TryHackMe | Redline

Date

10/10/2025

Read Time

6 min read

Author

Tom Page

TryHackMe | Redline

Tags

TryHackMe Redline Windows Forensics

Article Content

After wrapping up the Autopsy room, I moved on to learning about Redline, a tool I'd never heard of before. This is one of the things I'm loving about this course: going head first into something completely new and making sense of it on the go.

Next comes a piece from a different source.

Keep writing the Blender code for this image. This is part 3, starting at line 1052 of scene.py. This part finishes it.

First Impressions of Redline

Redline is built by FireEye and focuses on endpoint analysis by collecting and investigating artefacts from compromised systems. Compared to Autopsy, it feels more investigative than exploratory. Instead of sifting through a full disk image, you work with targeted data collections that can be tuned for specific purposes, like searching for indicators of compromise (IOCs). I quickly learnt how powerful it can be when you want to focus on a particular threat.

Getting the Data

The first challenge came during data collection. Redline needs an empty directory to store its output, and the default folder already had files in it. It just goes to show that forensics often isn't always a complex technical puzzle, but about noticing the small details that can stop your workflow cold. Once I fixed it and ran my collection, I saw how Redline builds structured snapshots of a system, including memory, processes, network connections, event logs, and more. It's like taking a digital X-ray of the host at a given point in time.

Diving into the Interface

When I first opened the analysis in Redline, the many tabs, filters, and categories felt overwhelming. Eventually, though, I started to get the hang of it. System Information gave me the user and OS context, while Event Logs, Scheduled Tasks, and File Download History revealed behavioural traces. What stood out most was how Redline connects system events in a way that highlights persistence, suspicious downloads, and even custom event IDs left behind by an intruder.

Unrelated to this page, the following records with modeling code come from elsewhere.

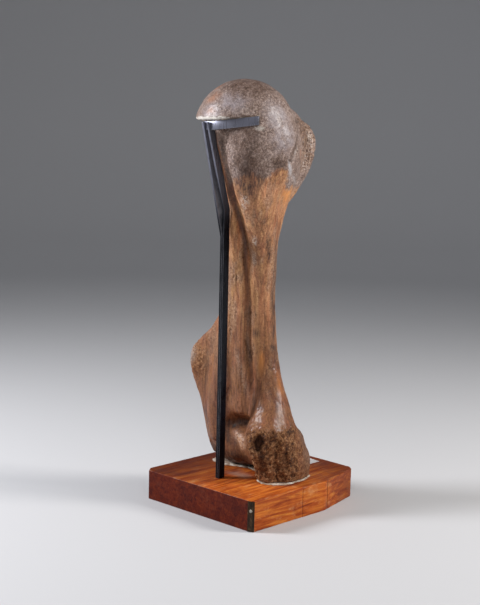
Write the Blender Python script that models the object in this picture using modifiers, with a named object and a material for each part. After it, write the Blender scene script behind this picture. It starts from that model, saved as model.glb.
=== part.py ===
"""Fossil mammoth humerus standing on its wooden plinth, held by a steel cradle.

Units are metres and +Z is up. The origin is the centre of the plinth's underside.
-X is the back of the bone (the side the head leans to), -Y is its inner side.
"""
import math

import bmesh
import bpy
from mathutils import Matrix, Vector

# Driving dimensions
FIT_GAP = 0.0003

PLINTH_HEIGHT = 0.0687
PLINTH_BACK_X = 0.188
PLINTH_OUTER_Y = 0.174
PLINTH_INNER_Y = -0.1715
PLINTH_EDGE_ROUNDING = 0.0015

PUTTY_BED_HEIGHT = 0.0025
BONE_BASE_Z = PLINTH_HEIGHT + PUTTY_BED_HEIGHT + 2 * FIT_GAP

HEAD_RADIUS = 0.113
HEAD_CENTRE = Vector((-0.0673, -0.0036, 0.8568))

BAR_DEPTH = 0.018
BAR_THICKNESS = 0.0055
BAR_BACK_X = -0.119
BAR_INNER_Y = 0.0035
OUTER_BEND_Z = 0.622
INNER_BEND_Z = 0.682
ARM_TOP_Z = 0.872
INNER_ARM_LEAN = 0.0547
OUTER_ARM_LEAN = 0.0530
OUTER_ARM_SPREAD = 0.0105

STRAP_BACK_X = -0.1655
STRAP_MIDDLE_Y = 0.009
STRAP_INNER_RADIUS = 0.169
STRAP_OUTER_RADIUS = 0.092
STRAP_HEIGHT = 0.019
STRAP_THICKNESS = 0.005
STRAP_INNER_ANGLE = math.radians(41)
STRAP_OUTER_ANGLE = math.radians(11.5)
LIP_OUTER_ANGLE = math.radians(60)
STRAP_TOP_BACK = 0.8745
STRAP_RISE_INNER = 0.0120
STRAP_RISE_OUTER = 0.0060
PUTTY_BEAD_HEIGHT = 0.0015
SEAT_CLEARANCE = 0.004
SEAT_BEYOND_ENDS = 0.004
NOTCH_DEPTH = 0.030
NOTCH_ABOVE = 0.020

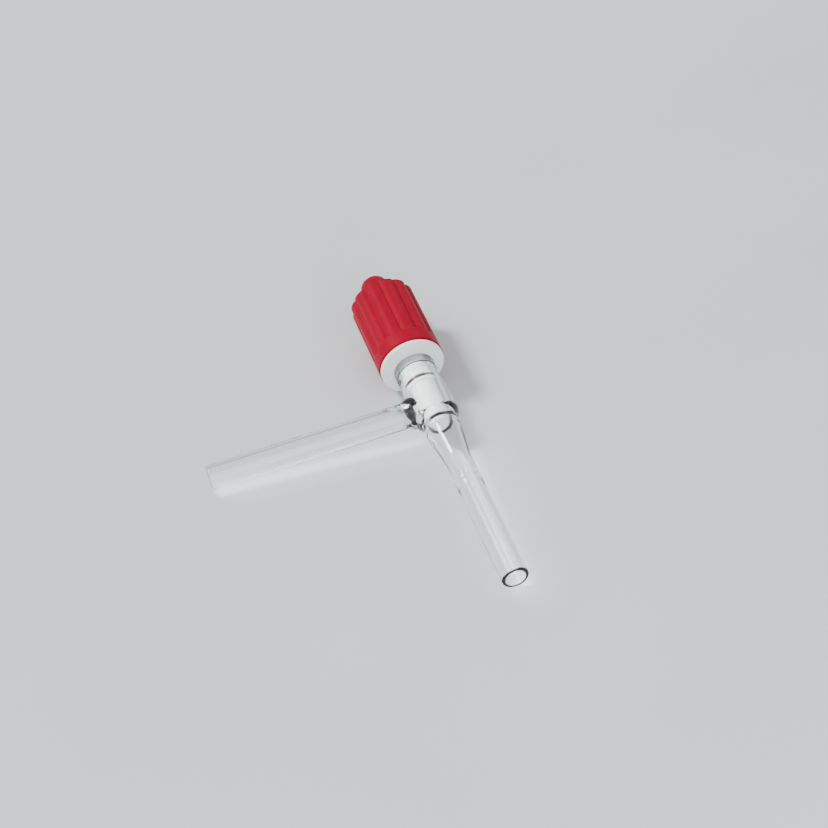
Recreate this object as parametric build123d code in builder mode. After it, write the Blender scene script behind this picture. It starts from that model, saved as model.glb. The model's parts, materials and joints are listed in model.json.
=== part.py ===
"""Right-angle glass stopcock with a screw-down PTFE key, lying on a flat surface."""

import os
from math import asin, atan2, cos, hypot, sin

from build123d import *

# Driving dimensions, in millimetres. A name that ends in _at is a place on the main axis,
# measured from the side arm's axis: positive towards the open end of the straight arm,
# negative towards the knob.

# Arms
arm_bore_radius = 4.5
arm_wall = 1.5
arm_reach = 105.0  # of both arms, from the point where their axes cross
lip_round = 0.7  # fire-polished outer edge of an arm's mouth
weld_flare = 1.4  # by which the side arm's root is wider than the arm
weld_length = 3.4
weld_round = 3.0
port_radius = 4.0  # hole blown through the barrel's wall into the side arm
port_flare_start = 8.0
port_flare_end = 9.2

# Neck, barrel, seat and taper of the glass
key_bore_radius = 6.5
neck_wall = 2.8
neck_round = 1.0
bead_at = -23.8
bead_width = 5.2
bead_height = 0.35
bead_round = 0.3
barrel_wall = 4.0
barrel_end_wall = 3.8
swell_start_at = -17.0
swell_end_at = -8.5
swell_round = 8.0
barrel_end_at = 7.0
barrel_end_round = 2.4
throat_radius = 5.0
seat_at = 10.0  # narrowest place, where the key closes the way
seat_wall = 2.8
seat_length = 4.6  # bore's cone above the throat
seat_start_round = 2.0
seat_round = 0.8
bulb_bore_radius = 6.3
bulb_wall = 2.0
bulb_start_at = 12.4
bulb_start_round = 2.0
bulb_end_at = 16.5
bulb_end_round = 8.0
taper_end_at = 34.0
taper_round = 11.0

# Collar, screwed on the neck
collar_length = 29.0
end_wall = 2.5
neck_clearance = 0.15
neck_gap = 4.2  # between the neck's top and the collar's end wall
hub_wall = 2.95
hub_round = 1.0
flange_step = 2.05  # by which the flange stands out from the hub
flange_length = 7.0
face_width = 1.95
face_chamfer = 2.0
brim_inset = 0.4  # by which the brim is narrower than the knob that closes on it
brim_gap = 0.4
mouth_clearance = 0.3
mouth_depth = 1.0
edge_round = 0.5
fine_round = 0.3

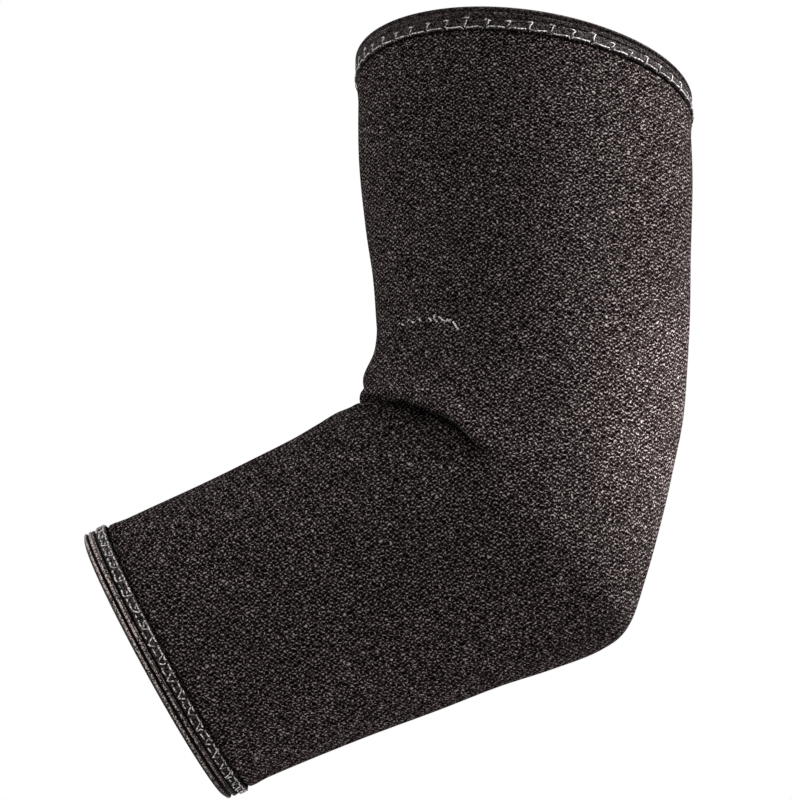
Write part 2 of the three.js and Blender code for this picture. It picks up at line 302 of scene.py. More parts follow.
# One cover stitch, as runs of thread: along is a share of the stitch, down the picture on the forearm tape
# and to the right on the upper one, distance is in millimetres from the edge, and over is the thread's height
# as a share of the tape's
STITCH_COLUMNS = ("along", "distance", "over")
UPPER_STITCH = [
    [(0.03, 5.8, 0.6), (0.08, 5.5, 1.12), (0.3, 5.48, 1.16), (0.6, 5.46, 1.16), (0.84, 5.44, 1.12),
     (0.9, 5.75, 0.5)],
    [(0.02, 5.4, 0.75), (0.05, 5.0, 1.12), (0.1, 4.0, 1.14), (0.16, 3.0, 1.12), (0.2, 2.6, 0.7)],
    [(0.24, 2.8, 0.7), (0.16, 2.6, 1.0), (0.02, 2.6, 1.0), (-0.1, 2.7, 0.7)],
]
FOREARM_INNER_STITCH = [
    [(0.4, 3.5, 0.7), (0.46, 3.25, 1.12), (0.66, 3.1, 1.16), (0.82, 3.1, 1.14), (0.9, 3.4, 1.14),
     (0.97, 4.2, 1.14), (1.03, 5.0, 1.12), (0.98, 5.15, 1.12), (0.8, 5.18, 1.12), (0.58, 5.1, 1.12),
     (0.52, 5.3, 0.6)],
    [(0.06, 3.4, 0.7), (0.12, 3.2, 1.0), (0.26, 3.2, 1.0), (0.32, 3.4, 0.7)],
    [(0.6, 4.7, 0.7), (0.66, 4.5, 1.05), (0.78, 4.2, 1.05), (0.82, 4.1, 0.7)],
    [(0.1, 5.4, 0.6), (0.15, 5.15, 1.1), (0.36, 5.15, 1.1), (0.41, 5.4, 0.6)],
]
FOREARM_OUTER_STITCH = [
    [(0.02, 5.4, 0.6), (0.06, 5.18, 1.12), (0.25, 5.16, 1.16), (0.42, 5.18, 1.12), (0.48, 5.4, 0.6)],
    [(0.56, 5.4, 0.6), (0.6, 5.18, 1.12), (0.75, 5.18, 1.15), (0.82, 5.3, 0.6)],
    [(0.5, 5.1, 0.75), (0.56, 4.7, 1.12), (0.66, 3.9, 1.15), (0.76, 3.2, 1.15), (0.82, 3.05, 1.12),
     (0.86, 3.4, 1.12), (0.93, 4.2, 1.12), (0.98, 4.9, 0.7)],
    [(0.05, 3.4, 0.7), (0.12, 3.25, 1.0), (0.35, 3.22, 1.05), (0.55, 3.4, 0.7)],
]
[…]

Spotting Suspicious Activity

This room required both technical skill and investigative thinking. I saw examples of fake scheduled tasks, unusual event logs, and even a playful message left behind by an attacker. I was fascinated by seeing how each artefact told a small part of the story, scheduled persistence, file downloads, password changes, and even hidden messages buried inside tasks or logs.

Working with IOCs

Redline's IOC Search Collector introduced me to scanning a system based on specific indicators such as domains, hashes, filenames, etc. This means that instead of searching for everything, you can target what's relevant. This was also my first time working with .ioc files, and it gave me a better understanding of how analysts automate threat detection. I was able to trace a keylogger masquerading as another executable, identify its owner, and see how Redline ties it all together in a reportable view.

Patience in Forensics

If Autopsy taught me to interpret large volumes of data, Redline taught me patience. Waiting for analysis files to load (at one point up to 20 minutes!) was easily the most frustrating part of this room. However, this wait just shows that investigations take time, and patience often separates a rushed guess from a confident conclusion.

Connecting the Dots

Once everything was loaded, that's when the fun started. From discovering a fake update task to tracing a malicious download that led to a Cerber ransomware infection, each clue built on the previous one. The process showed how an attacker entered, persisted, downloaded payloads, and left. Seeing how all those artefacts related made the time investment worth it.

What I Learned

  • Structured Analysis: Redline reinforces structured analysis through collecting, correlating, and confirming evidence step by step.
  • IOC Searches: IOC-based searching is powerful when you already have known indicators from threat intelligence or malware reports.
  • Be Patient: Patience is part of digital forensics. The best findings come from waiting, rechecking, and cross-referencing.
  • Tool Adaptation: Not all challenges are technical; sometimes you need to adapt your workflow to work with the tool.
  • Build the Story: Every artefact contributes to a bigger narrative, especially when viewed together through event logs, tasks, and file history.

Final Thoughts

This room was both frustrating and fascinating. The waiting times dragged, but the analysis process reminded me why I enjoy this field; every clue connects to another, and every investigation is a puzzle waiting to be solved. During this process, I have been learning how to think like an analyst, not just how to follow steps but question, verify, and dig deeper. Redline might have been slow to load, but it demonstrated how methodical endpoint investigations can be.